In all actions in the circuit court brought by appeal or certiorari from any judgment of an inferior court, the party filing the notice of appeal or action for writ of certiorari may demand a trial by jury of any issue, triable of right by a jury, by serving upon the other parties a demand therefor in writing not later than ten (10) days after filing said notice or petition; and any other party may demand a trial by jury of any issue triable of right by a jury by, not more than ten (10) days after that party has been served with such notice of appeal or petition for writ of certiorari, serving upon the remaining parties a demand therefor in writing. Such demand may be indorsed upon said notice or petition or other pleading of the party.
(dc) District court rule. Rule 38 does not apply in the district courts.
Ala. R. Civ. P. 38
Committee Comments on 1973 Adoption
In form this rule is similar to federal Rule 38. Indeed it differs from that rule only in an alteration of the language of subdivision (a), the provision for jury trial in review of inferior court decisions, and the addition of an exception as to default matters to subdivision (d). Nevertheless, the rule is generally consistent with present Alabama procedure.
Subdivision (a) is identical with Constitution 1901, § 11, and thus preserves the right to jury trial precisely as it has been known heretofore in Alabama. See generally Jones, Trial by Jury in Alabama, 8 Ala.L.Rev. 274 (1956). Because law and equity are now to be merged, there will be cases in which issues to be tried to the jury are combined with issues to be tried to the court. But the basic test is clear: if an issue is of a sort which heretofore would have been tried to a jury, then the party has a constitutional right, expressly reaffirmed by Rule 38(a), to have it tried to a jury under the merged procedure. See 5 Moore’s Federal Practice, §§ 38.11, 38.16 – 38.29 (2d ed. 1971). See also, Donaldson and Walls, Merger of Law and Equity in Alabama, 33 Ala.Law 134 (1972).

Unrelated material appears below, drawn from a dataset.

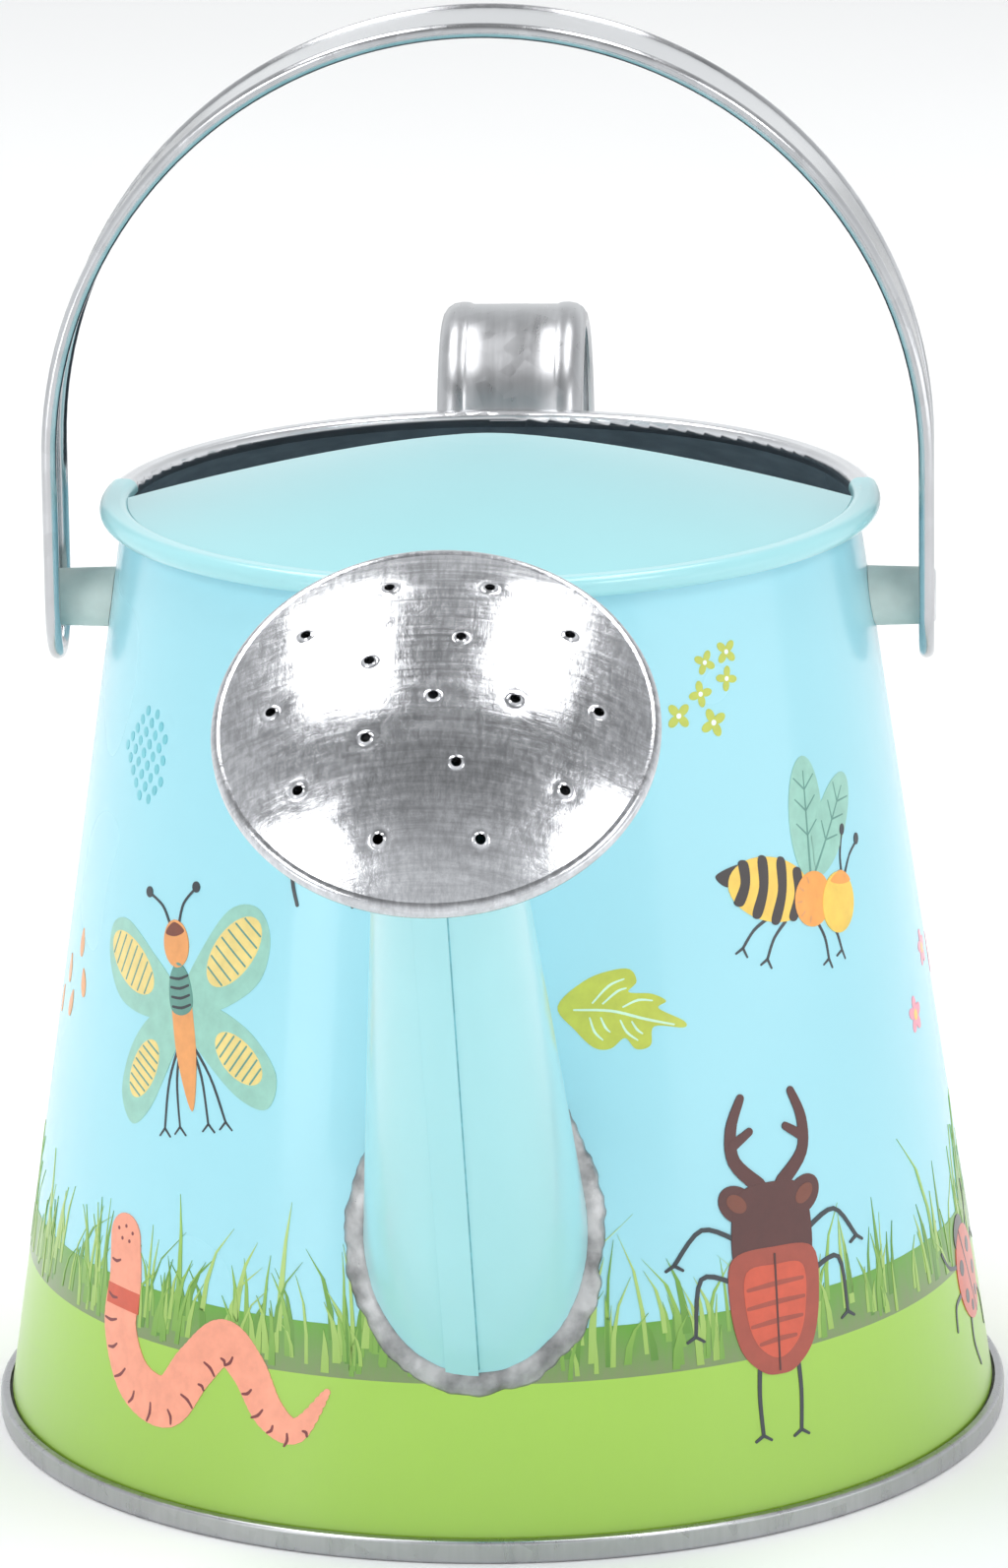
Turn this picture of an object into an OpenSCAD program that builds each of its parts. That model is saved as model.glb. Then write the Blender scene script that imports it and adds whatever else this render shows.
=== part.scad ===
// Small tinplate watering can with a swinging bail, a rear strip handle and a pull-off rose.
// Millimetres, +Z up. The base rests on z = 0, the spout points along -Y, the bail turns about X.

/* [Body] */
// Diameter over the seam ring at the base
base_d = 140; // [136:1:146]
// Height of the rim above the floor
body_h = 129.2; // [126:0.2:132]
// Lean of the wall from upright, in degrees
wall_lean = 8.38; // [8:0.02:8.8]
// Thickness of the tinplate sheet
sheet_t = 0.4; // [0.3:0.05:0.5]
// Height of the rolled rim bead
bead_h = 2.2; // [1.8:0.1:2.4]
// Width of the rolled rim bead
bead_w = 3.25; // [2.6:0.05:3.6]
// Height of the recessed bottom above the floor
bottom_lift = 3.6; // [3.4:0.1:3.8]
// Width of the locked side seam inside the body
side_seam_w = 5; // [3:0.5:8]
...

Subdivision (b) requires a party wishing a jury trial to demand this mode of trial in writing not later than 30 days after the service of the last pleading directed to the issue. Failure to make a timely demand for a jury is a waiver of the right to jury trial. Rule 38(d). A party may specify which issues he wishes tried to the jury; in the absence of such a specification, he is deemed to have demanded jury trial as to all the issues triable to the jury. Though some details differ, this general scheme is already in effect in Alabama by virtue of Code 1940, Tit. 7, §§ 260, 265. Note that the rule treats a jury demand to be a demand for a struck jury.
Title 7, § 265, Code 1940, provided that a jury demand could not be withdrawn without the consent of the opposing parties. Tit. 7, § 260, Code 1940, permitted the plaintiff to withdraw his demand for jury trial when the defendant is in default. Prior to adoption of the latter statute, it had been held in Alabama that damages must be determined by the jury if a jury was once demanded. Ex parte Bozeman, 213 Ala. 223, 104 So. 402 (1925). This rule alters prior practice somewhat in that it treats default as a waiver of a prior jury demand. It preserves the right of the plaintiff to withdraw his jury demand upon the defendant’s default. However, it treats the default itself as a waiver of the defending party’s prior demand.
Committee Comments to October 1, 1995, Amendment to Rule 38
The amendment is technical. No substantive change is intended.